The night had already fallen black and cold when the special train crested the top of the divide and coasted down grade into Kijabe. The most imposing structure in the place is the railroad station, with its red wooden building propped up on piles, its tin guest-house alongside, and the neat gravel platform growing a clump of trees. The rest of Kijabe is composed of four other houses, the goods-shed, an open-faced Indian booth, the post-office, and the water-tank. Ulvate met us with a lantern, for the station lights are dim, and we detrained in the face of the high wind that always blows there from sunset to dawn, and picketed the horses among the trees of the station platform. Because a large part of the revenue of the country is derived from the visiting hunters, a safari is accorded privileges out of the ordinary. So, as a matter of course, we took possession of the station and camped in the tin guest-house for the night.
The morning came clear and hot and still. The railroad at Kijabe runs along the face of the hills, so that the land drops down abruptly to the plains below, and you can look away for miles over the Kedong and Rift valleys, with the two sentinel extinct volcanoes rising black against the heat-blurred sky;
The floors of the valleys are laid with volcanic ash. But on first appearances the land looks much the same as the regulation veldt or certain parts of our own Western plains. It is only by the fineness of the dust that hangs about the horses' feet, and the peculiar quality of the thirst that dries in the throat, that you know this is no ordinary soil.
The sun was high in the heavens before we finally started from Kijabe and descended the rough road to the level ground, with the brakes on the ox-wagons squealing harshly and the horses treading silently in the dust.
We had planned to camp at Sewell's farm that night. It was only about four hours away, but a short trek the first day is always a good rule to follow. It gives every one a chance, so to speak, to shake down well into the saddle. We had gone but a short distance, however, when one thing became strikingly apparent: Gobbet did not know how to ride! He was mounted on a white African pony that we had found it necessary to add to our string. The pony was stolid, lazy, and easy-gaited, but Gobbet's unfamiliar attitude toward his mount was unmistakable.

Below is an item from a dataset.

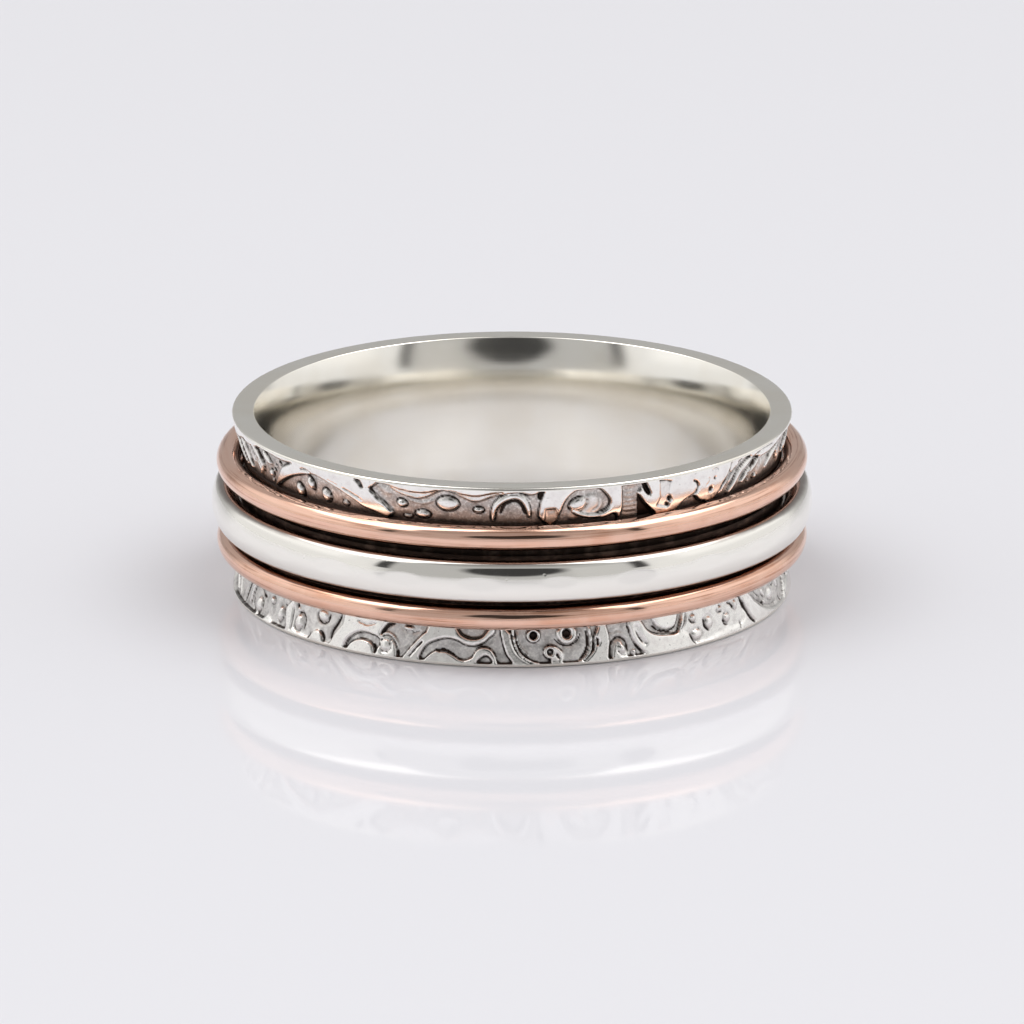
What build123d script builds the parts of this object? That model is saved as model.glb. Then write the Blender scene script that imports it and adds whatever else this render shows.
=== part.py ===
"""Spinner ring: a flared silver band with cast scroll relief, which carries three loose rings.

The ring lies on its side. The origin is the centre of the lower rim, +Z is the axis of the
finger bore, and azimuth 0 is the front (-Y), growing towards +X. Lengths are in millimetres,
angles in degrees.
"""

import os
from collections import namedtuple
from math import atan2, cos, degrees, hypot, radians, sin, sqrt

from build123d import *

# Band
BORE_RADIUS = 9.07
WALL = 0.70
BAND_HEIGHT = 6.75
TRACK_FLAT = 2.40
RIM_INNER_RADIUS = 9.50
RIM_OUTER_RADIUS = 10.32
RIM_EDGE_ROUND = 0.07

# Cast relief
RELIEF_DEPTH = 0.15
UPPER_ZONE = (5.15, 6.70)
LOWER_ZONE = (0.12, 1.55)
REPEATS = 2
RELIEF_PRISM_START = 8.60
RELIEF_PRISM_END = 10.80

# Spinners
COPPER_WIRE = 0.90
COPPER_OUTER_RADIUS = 10.87
COPPER_OFFSET = 1.53
SILVER_OUTER_RADIUS = 11.05
SILVER_INNER_RADIUS = 9.95
SILVER_WIDTH = 1.54
SILVER_SHOULDER_RADIUS = 10.70
SILVER_INNER_ROUND = 0.12

# Worked out from the sizes above
MID_HEIGHT = BAND_HEIGHT / 2
SKIN_RADIUS = BORE_RADIUS + WALL
FLARE_RISE = MID_HEIGHT - TRACK_FLAT / 2


def flare_radius(spread):
    """Radius of an arc that leaves the track upright and has spread outwards at the rim."""
    return (spread**2 + FLARE_RISE**2) / (2 * spread)


SKIN_FLARE = flare_radius(RIM_OUTER_RADIUS - SKIN_RADIUS)


def skin_radius(up):
    """Outer radius of the band at a height."""
    past_track = max(abs(up - MID_HEIGHT) - TRACK_FLAT / 2, 0)
    return SKIN_RADIUS + SKIN_FLARE - sqrt(SKIN_FLARE**2 - past_track**2)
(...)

Now it is a delicate matter in any country to broach the question of a man's horsemanship, but presently Gobbet introduced the subject of his own accord.
"Of course I can't ride a horse," he said. "Have never been on one before. When Mr. Kearton spoke to me about coming out here with him, he just asked me if I could ride, and I told him surely I could ride—but I didn't tell him I meant a bicycle."
After all, the matter was of no great importance. Gobbet was young and thin and active, with sharp black eyes, and the work that lay ahead of us would probably teach him to ride in short order—and it did.
We had little expectation of finding either a lion or a rhino on that first day's trip. We were traveling on a regular road, making a kind of initial march. The fringe of scrub at the beginning of the valley had been left behind some three or four miles when Ulyate suddenly reined in his horse and pointed to three black dots on the veldt about half a mile away.
The black dots proved to he only wart-hogs, but we wanted them, and, so long as there was little chance of our finding any of the more important species of game, we took the opportunity that offered. The Colonel and the two cowboys tightened their cinches and then rode out to the westward to round up the beasts.